Fable: the Journey Review
It’s common knowledge that most Kinect games are just simple gimmicks and are simply filled with disappointment. You are the controller, the catchy slogan that Kinect brought to the masses, giving us all hope that we’d be able to do more than just jump around our living rooms like crazy primates. Thankfully though Lionhead Studios have worked some serious magic and have managed to create a game that we’ve all been waiting for, that first amazing Kinect game.
Fable: The Journey is set fifty years after the events of Fable 3 and unfortunately isn’t a sequel to the previous games. I’ve always been hoping that we’d receive another Fable game that carried on from previous installments, but fear not, as The Journey is one of the best Fable games yet!
Fans of the series are treated to something they’ll be used to in the game, as the story remains quirky, fun, and full of peril much like in the older games. You play as a great protagonist in Gabriel, a young dweller of Albion, but sadly he’s not having the best of days. Having fallen asleep at the reigns of his faithful horse, he’s managed to get left behind by his tribe with no way of getting back to them, not without going on a huge quest first that is! As you follow Gabriel on his journey, you’ll encounter terrifying monsters, powerful magic, and a host of hilarious characters along the way, making for an all-around amazing world for the game to be set.
The Journey is full of great memorable characters, and that’s always been something we’ve loved about the Fable series. The Protagonist Gabriel is a young, witty, and awfully funny character who you’ll love to control. More importantly though, Theresa is back, voiced by British actress Zoe Wannamaker (you’ll likely remember Theresa from all the previous games!). There are certainly no shortages of great voice work to go along with these characters either, and it all makes for a phenomenally immersible world.
As you progress through your journey you’ll likely find yourself partaking in one of two activities for the most part of the campaign. You’ll either be riding around in your horse pulled cart traveling from destination to destination or taking on various enemies who stand in your way of finding your tribe using the power of magic. Sadly, while it all feels extremely fun to start, it can often get extremely tedious and feel like you’re constantly doing the same thing. All is not lost though, as the game incorporates a great upgrade system, helping to cure the tedious feeling of performing the same tasks. You’ll receive experience from killing your foes, too collecting orbs while riding around, and all can be used to upgrade various different abilities. Luckily, once you upgrade your horse or your magic, the game feels fun again as it all feels a little different, and luckily upgrades are spaced far enough apart for it to keep you interested all the way to the end. Certainly a clever way to hide some of the repetitiveness of the game!
The game looks absolutely amazing, and has that great Fable look we’ve all came to know and love. All of the environments and character models look very polished, and there are plenty of different looking areas to travel through. Not only do the environments look great, but they are interactive as well and can be used to give a whole new dimension to the games combat. From using rocks from the ceiling to block holes that huge ferocious bugs are crawling from, to throwing exploding barrels at your enemy, there’s no shortage of different ways to keep the combat original and fun.

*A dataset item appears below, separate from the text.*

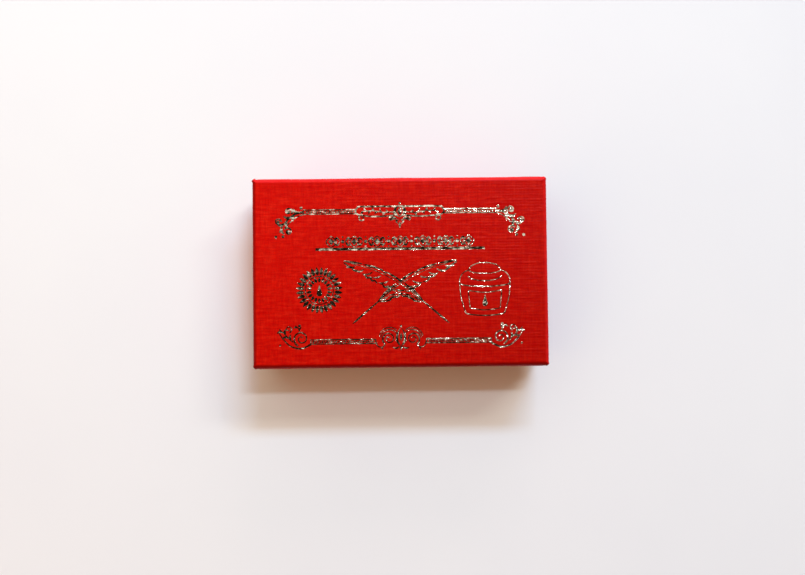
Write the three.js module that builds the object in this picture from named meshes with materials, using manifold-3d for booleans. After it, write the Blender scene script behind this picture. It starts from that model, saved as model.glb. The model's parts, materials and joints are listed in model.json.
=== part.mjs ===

The Journey is sadly a very linear journey, with little to no room for any kind of exploration as you’re pretty much on rails the whole time. There’s no doubt that this was to be expected though, and there’s plenty of fun going for this not to be a huge problem. Fans who are expecting a previous fable game should be aware of this though! If you’re riding around in your horse and cart, you only ever have one set track, and can’t even turn backwards if you’ve missed something. Luckily though, the game does incorporate optional stops during your travels, which are marked by a glowing circle on the floor. These stops allow a nice break in travelling, and can contain a chest with treasure, a puzzle to complete, or an enemy to kill.
The controls feel incredibly responsive no matter that kind of activity you are performing in the game, and thankfully can be played sitting down (If you’re as lazy as me, this is amazing news!). The combat is really complex, but very easy to learn thanks to a great tutorial, and always feels fun when your flinging spells at your enemies. You’ll start off with only a few spells, but as you upgrade you’ll have a whole arsenal, having to move your hands in various ways to perform different spells. Imagine throwing a hobbe up into the air, then blasting him with powerful magic ending his life before he even hits the floor. There’s no shortage of interesting combat to be had in this game, and is definitely the main selling point. I never had a single problem with the Kinect picking up what spell I wanted to use, and this is an incredible achievement.
Overall, this game is definitely worth buying, and we’re so glad that a game has finally been created for Kinect that feels truly like a game and not like a huge gimmick. Fable: The Journey is also surprisingly long as well, with around 8-10 hours of gameplay, which we think is amazing for a Kinect game (we recommend more than one sitting though, as your arms are going to hurt!). So if you’re a fan of fable, or you’re just looking for a reason to dust of your Kinect, then you could go much worse than picking up Fable: The Journey.